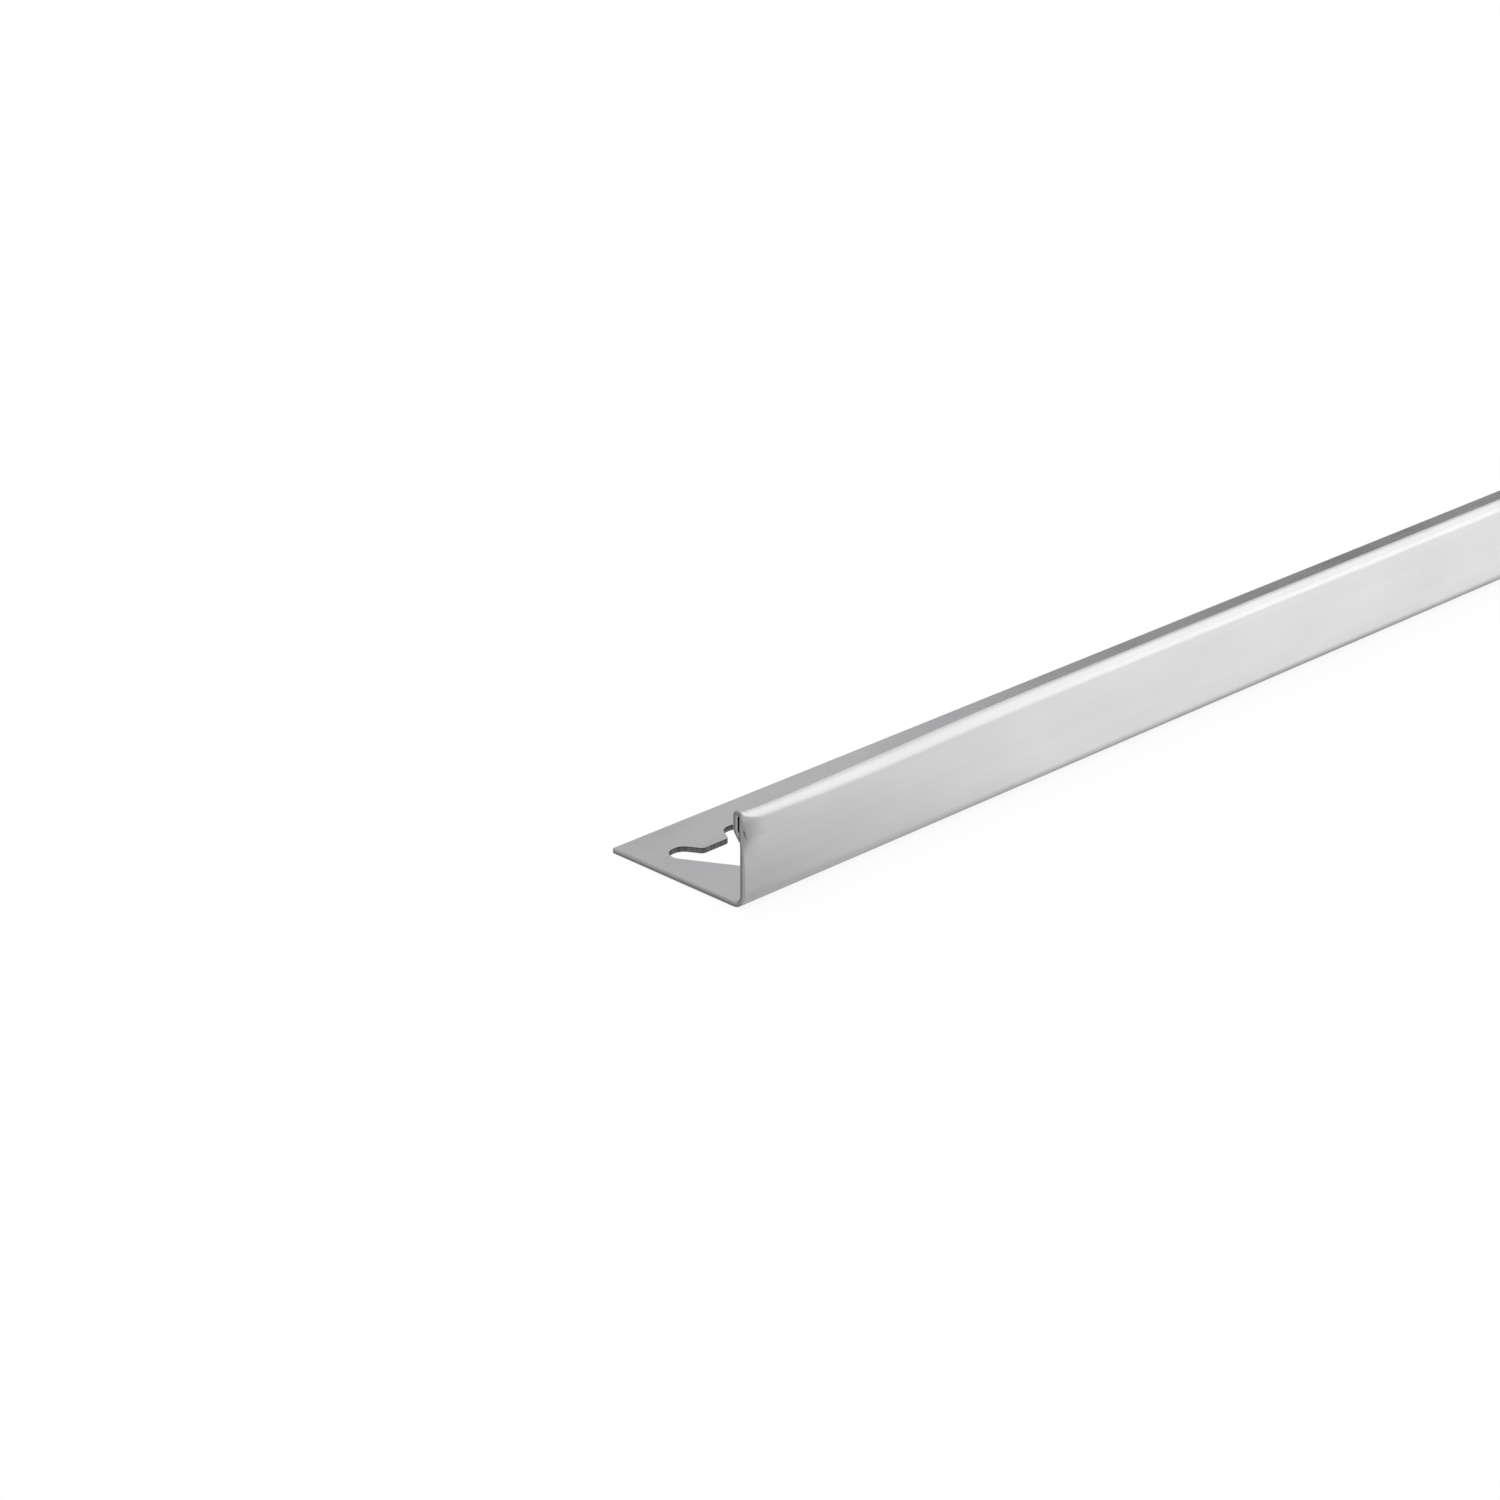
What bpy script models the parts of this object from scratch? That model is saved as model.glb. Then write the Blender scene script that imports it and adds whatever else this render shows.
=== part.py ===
"""Stainless steel edge trim for the open edge of a tiled surface.

One strip of sheet is roll formed into an angle. The perforated leg lies in the
tile adhesive, the wall covers the cut edge of the tile, and the top of the wall
is folded back over itself into a rounded, hollow head.

The bar lies along X with the outer face of the wall looking along -Y. The
origin is in the middle of the bar's footprint, on the floor.
"""

import math

import bmesh
import bpy
from mathutils import Matrix, Vector

# Overall sizes of the bar, in metres.
LENGTH = 1.0
HEIGHT = 0.0125
LEG_WIDTH = 0.0225
SHEET = 0.0007

# Bends, measured to the outer side of the sheet.
HEEL_RADIUS = 0.0018
HEAD_RADIUS = 0.0012
HIP_RADIUS = 0.0011

# The folded edge comes down beside the wall, then slants back against it.
FOLD_DEPTH = 0.0024
LIP_DEPTH = 0.0036
LIP_GAP = 0.00006

# At each cut end the shear squeezes the hollow head, drags it down and presses
# the upper part of the wall in. The press starts at its foot and is full higher up.
CUT_HEAD_RADIUS = 0.00085
CUT_SAG = 0.0005
CUT_PRESS = 0.00012
PRESS_FOOT_DEPTH = 0.0047
PRESS_FULL_DEPTH = 0.0033
# Distance from the cut, then the shares of the full squeeze, sag and press.
CUT_STATIONS = (
    (0.0000, 1.00, 0.00, 1.00),
    (0.0006, 1.00, 0.55, 0.90),
    (0.0020, 0.95, 0.85, 0.60),
    (0.0050, 0.85, 1.00, 0.20),
    (0.0100, 0.60, 1.00, 0.00),
    (0.0150, 0.32, 0.94, 0.00),
    (0.0210, 0.10, 0.76, 0.00),
    (0.0280, 0.00, 0.55, 0.00),
    (0.0360, 0.00, 0.36, 0.00),
    (0.0440, 0.00, 0.18, 0.00),
    (0.0520, 0.00, 0.00, 0.00),
)

# Anchoring openings in the leg. Across the leg, sizes run from the outer face.
OPENING_PITCH = 0.020
OPENING_FIRST = 0.0097
OPENING_INNER_EDGE = 0.0065
OPENING_OUTER_EDGE = 0.0172
OPENING_INNER_HALF = 0.0013
OPENING_FLARE = 0.585
TONGUE_EDGE = 0.0147
TONGUE_HALF = 0.0021
INNER_CORNER = 0.0008
TONGUE_CORNER = 0.0007
# Each tip beside the tongue is a half circle, apart from this short straight piece.
PRONG_FLAT = 0.00014

# How finely curves are drawn.
HEEL_STEPS = 6
HEAD_STEPS = 12
HIP_STEPS = 3
CORNER_STEPS = 4


def clear_scene():
    """Remove whatever the file starts with."""
    for obj in list(bpy.data.objects):
        bpy.data.objects.remove(obj, do_unlink=True)


def new_collection(name, hidden=False):
    """Make a collection under the scene and return it."""
    collection = bpy.data.collections.new(name)
    bpy.context.scene.collection.children.link(collection)
    collection.hide_render = hidden
    return collection


def brushed_steel():
    """Return the material of the bare stainless sheet."""
    material = bpy.data.materials.new("brushed_stainless")
    material.use_nodes = True
    shader = material.node_tree.nodes["Principled BSDF"]
    shader.inputs["Base Color"].default_value = (0.62, 0.62, 0.63, 1.0)
    shader.inputs["Metallic"].default_value = 1.0
    shader.inputs["Roughness"].default_value = 0.34
    material.diffuse_color = (0.62, 0.62, 0.63, 1.0)
    material.metallic = 1.0
    material.roughness = 0.34
    return material


class SheetPath:
    """Follows the middle of the sheet across the section, bend by bend."""

    def __init__(self, start, heading):
        self.at = Vector(start)
        self.heading = heading
        self.outer = []
        self.inner = []
        self.mark()

    def side(self):
        """Return the direction towards the outer side of the sheet."""
        return Vector((-math.sin(self.heading), math.cos(self.heading)))

    def mark(self):
        """Note the two faces of the sheet at the present point."""
        self.outer.append(self.at + self.side() * SHEET / 2)
        self.inner.append(self.at - self.side() * SHEET / 2)

    def run(self, distance):
        """Go straight on."""
        ahead = Vector((math.cos(self.heading), math.sin(self.heading)))
        self.at = self.at + ahead * distance

    def bend(self, angle, outer_radius, steps):
        """Turn to the right around a bend of the given outer radius."""
        radius = outer_radius - SHEET / 2
        centre = self.at - self.side() * radius
        first = self.heading
        self.mark()
        for step in range(1, steps + 1):
            self.heading = first - angle * step / steps
            self.at = centre + self.side() * radius
            self.mark()


def press_in(face, press):
    """Lean one face of the upper wall, and the head on it, away from the outside."""
    foot = HEIGHT - PRESS_FOOT_DEPTH
    full = HEIGHT - PRESS_FULL_DEPTH
    for point in face:
        share = (point.y - foot) / (full - foot)
        point.x += press * min(1.0, max(0.0, share))


def section(head_radius, sag, press):
    """Return the outline of the bar's section as points across and up."""
    top = HEIGHT - sag
    fold_end = HEIGHT - FOLD_DEPTH
    lip_end = HEIGHT - LIP_DEPTH
    lip_plane = SHEET + LIP_GAP
    hip_angle = math.atan2(2 * head_radius - lip_plane, fold_end - lip_end)

    path = SheetPath((LEG_WIDTH, SHEET / 2), math.pi)
    path.run(LEG_WIDTH - HEEL_RADIUS)
    path.bend(math.pi / 2, HEEL_RADIUS, HEEL_STEPS)
    path.run(HEIGHT - PRESS_FOOT_DEPTH - HEEL_RADIUS)
    path.mark()
    path.run(PRESS_FOOT_DEPTH - PRESS_FULL_DEPTH)
    path.mark()
    path.run(top - head_radius - (HEIGHT - PRESS_FULL_DEPTH))
    path.bend(math.pi, head_radius, HEAD_STEPS)
    path.run(top - head_radius - fold_end)
    path.bend(hip_angle, HIP_RADIUS, HIP_STEPS)

    # Both faces of the slanted lip stop at the plane beside the wall.
    ahead = Vector((math.cos(path.heading), math.sin(path.heading)))
    for face in (path.outer, path.inner):
        face.append(face[-1] + ahead * (lip_plane - face[-1].x) / ahead.x)
        press_in(face, press)
    return path.outer + path.inner[::-1]


def bar_body(material, collection):
    """Skin the sections from one cut end of the bar to the other."""
    stations = []
    for distance, squeeze, sag, press in CUT_STATIONS:
        radius = HEAD_RADIUS + (CUT_HEAD_RADIUS - HEAD_RADIUS) * squeeze
        stations.append((distance - LENGTH / 2, radius, CUT_SAG * sag, CUT_PRESS * press))
    for along, *shape in reversed(stations[:]):
        stations.append((-along, *shape))

    mesh = bmesh.new()
    rings = []
    for along, *shape in stations:
        ring = []
        for across, up in section(*shape):
            ring.append(mesh.verts.new((along, across - LEG_WIDTH / 2, up)))
        rings.append(ring)
    for ring, following in zip(rings, rings[1:]):
        for index in range(len(ring)):
            after = (index + 1) % len(ring)
            mesh.faces.new((ring[index], ring[after], following[after], following[index]))
    for cut in (rings[0], rings[-1]):
        cap = mesh.faces.new(cut)
        cap.normal_update()
        bmesh.ops.triangulate(mesh, faces=[cap], ngon_method="EAR_CLIP")
    bmesh.ops.recalc_face_normals(mesh, faces=mesh.faces)

    data = bpy.data.meshes.new("edge_trim")
    mesh.to_mesh(data)
    mesh.free()
    data.materials.append(material)
    bar = bpy.data.objects.new("edge_trim", data)
    collection.objects.link(bar)
    return bar


def rounded(corners, steps):
    """Round each corner of a flat outline; a corner is x, y and its radius."""
    outline = []
    for index, (x, y, radius) in enumerate(corners):
        here = Vector((x, y))
        before = Vector(corners[index - 1][:2])
        after = Vector(corners[(index + 1) % len(corners)][:2])
        back = (before - here).normalized()
        on = (after - here).normalized()
        half = back.angle(on) / 2
        centre = here + (back + on).normalized() * radius / math.sin(half)
        start = here + back * radius / math.tan(half) - centre
        end = here + on * radius / math.tan(half) - centre
        turn = start.angle_signed(end)
        for step in range(steps + 1):
            arm = Matrix.Rotation(-turn * step / steps, 2) @ start
            outline.append(centre + arm)
    return outline


def opening_outline():
    """Return the dovetail opening with the tongue in its wide side."""
    reach = OPENING_OUTER_EDGE - OPENING_INNER_EDGE
    outer_half = OPENING_INNER_HALF + OPENING_FLARE * reach
    tongue_root = TONGUE_HALF + OPENING_FLARE * (OPENING_OUTER_EDGE - TONGUE_EDGE)
    prong_width = (outer_half - tongue_root) * math.cos(math.atan(OPENING_FLARE))
    prong_corner = (prong_width - PRONG_FLAT) / 2
    right = [
        (OPENING_INNER_HALF, OPENING_INNER_EDGE, INNER_CORNER),
        (outer_half, OPENING_OUTER_EDGE, prong_corner),
        (tongue_root, OPENING_OUTER_EDGE, prong_corner),
        (TONGUE_HALF, TONGUE_EDGE, TONGUE_CORNER),
    ]
    left = [(-x, y, radius) for x, y, radius in reversed(right)]
    return rounded(right + left, CORNER_STEPS)


def opening_punch(collection):
    """Make the row of punches that pierces the leg."""
    curve = bpy.data.curves.new("opening_punch", "CURVE")
    curve.dimensions = "2D"
    curve.fill_mode = "BOTH"
    curve.extrude = 2 * SHEET
    outline = opening_outline()
    spline = curve.splines.new("POLY")
    spline.points.add(len(outline) - 1)
    for point, place in zip(spline.points, outline):
        point.co = (place.x, place.y, 0.0, 1.0)
    spline.use_cyclic_u = True
    punch = bpy.data.objects.new("opening_punch", curve)
    collection.objects.link(punch)

    bpy.ops.object.select_all(action="DESELECT")
    bpy.context.view_layer.objects.active = punch
    punch.select_set(True)
    bpy.ops.object.convert(target="MESH")
    punch = bpy.context.view_layer.objects.active

    mesh = bmesh.new()
    mesh.from_mesh(punch.data)
    bmesh.ops.remove_doubles(mesh, verts=mesh.verts, dist=1e-7)
    bmesh.ops.recalc_face_normals(mesh, faces=mesh.faces)
    mesh.to_mesh(punch.data)
    mesh.free()

    span = LENGTH - 2 * OPENING_FIRST
    gaps = round(span / OPENING_PITCH)
    row = punch.modifiers.new("row", "ARRAY")
    row.use_relative_offset = False
    row.use_constant_offset = True
    row.constant_offset_displace = (span / gaps, 0.0, 0.0)
    row.count = gaps + 1
    punch.location = (OPENING_FIRST - LENGTH / 2, -LEG_WIDTH / 2, SHEET / 2)
    punch.display_type = "WIRE"
    punch.hide_render = True
    return punch


def main():
    """Build the bar."""
    clear_scene()
    parts = new_collection("tile_edge_trim")
    tools = new_collection("punches", hidden=True)
    bar = bar_body(brushed_steel(), parts)
    punch = opening_punch(tools)
    pierce = bar.modifiers.new("openings", "BOOLEAN")
    pierce.operation = "DIFFERENCE"
    pierce.solver = "EXACT"
    pierce.object = punch

    bpy.ops.object.select_all(action="DESELECT")
    bpy.context.view_layer.objects.active = bar
    bar.select_set(True)
    bpy.ops.object.modifier_apply(modifier=pierce.name)
    bar.data.shade_smooth()
    bar.data.set_sharp_from_angle(angle=math.radians(30))


main()
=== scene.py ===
"""The look of a brushed stainless edge trim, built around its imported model.

The bar is one strip of sheet. A perforated leg lies on the floor, a brushed
wall stands up from it, and the top of the wall is folded back over itself into
a rounded, hollow head. Both ends are sheared, which squeezes the head there.
"""

import logging
import math
from dataclasses import dataclass, field
from enum import Enum

import bmesh
import bpy
import numpy as np
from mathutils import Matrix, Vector


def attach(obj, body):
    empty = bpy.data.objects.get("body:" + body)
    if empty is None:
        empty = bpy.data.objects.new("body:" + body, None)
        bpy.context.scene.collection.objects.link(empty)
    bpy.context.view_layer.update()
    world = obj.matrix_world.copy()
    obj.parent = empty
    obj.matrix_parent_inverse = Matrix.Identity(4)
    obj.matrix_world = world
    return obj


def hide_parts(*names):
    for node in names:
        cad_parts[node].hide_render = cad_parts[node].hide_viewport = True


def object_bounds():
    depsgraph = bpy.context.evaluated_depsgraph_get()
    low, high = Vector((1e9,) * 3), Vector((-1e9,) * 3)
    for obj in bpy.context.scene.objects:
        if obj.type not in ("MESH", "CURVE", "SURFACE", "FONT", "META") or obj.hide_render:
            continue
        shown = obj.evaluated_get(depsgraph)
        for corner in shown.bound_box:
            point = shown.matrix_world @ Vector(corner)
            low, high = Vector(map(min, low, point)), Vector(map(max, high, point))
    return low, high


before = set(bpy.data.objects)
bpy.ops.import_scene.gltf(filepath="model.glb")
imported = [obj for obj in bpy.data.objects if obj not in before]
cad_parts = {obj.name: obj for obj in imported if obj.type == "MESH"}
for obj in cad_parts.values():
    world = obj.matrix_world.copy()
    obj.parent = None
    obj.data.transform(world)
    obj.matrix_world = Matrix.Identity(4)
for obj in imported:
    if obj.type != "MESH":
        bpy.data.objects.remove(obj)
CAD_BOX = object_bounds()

log = logging.getLogger("edge_trim")

# Three numbers: a colour, a place or a noise's frequencies.
Triple = tuple[float, float, float]
Socket = bpy.types.NodeSocket

NODE = "edge_trim"
WHITE = (1.0, 1.0, 1.0)

# A noise's values lie mostly between these two.
NOISE_LOW = 0.3
NOISE_HIGH = 0.7

# The colour sockets of the mix node: under, over and the mixed colour.
MIX_UNDER = 6
MIX_OVER = 7
MIXED = 2


class Patch(Enum):
    """The kinds of surface on the bar; the value is the material's place in the mesh."""

    BRUSHED = 0
    MILL = 1
    SLIT = 2
    SHEARED = 3
    PUNCHED = 4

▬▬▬

> **TASK PROMPT**
Emit only the lines from the one containing "bpy.ops.object.modifier_apply(modifier=pierce.name)" through the one containing "bpy.context.scene.collection.objects.link(empty)", copied exactly.

> **RESPONSE**
    bpy.ops.object.modifier_apply(modifier=pierce.name)
    bar.data.shade_smooth()
    bar.data.set_sharp_from_angle(angle=math.radians(30))


main()
=== scene.py ===
"""The look of a brushed stainless edge trim, built around its imported model.

The bar is one strip of sheet. A perforated leg lies on the floor, a brushed
wall stands up from it, and the top of the wall is folded back over itself into
a rounded, hollow head. Both ends are sheared, which squeezes the head there.
"""

import logging
import math
from dataclasses import dataclass, field
from enum import Enum

import bmesh
import bpy
import numpy as np
from mathutils import Matrix, Vector


def attach(obj, body):
    empty = bpy.data.objects.get("body:" + body)
    if empty is None:
        empty = bpy.data.objects.new("body:" + body, None)
        bpy.context.scene.collection.objects.link(empty)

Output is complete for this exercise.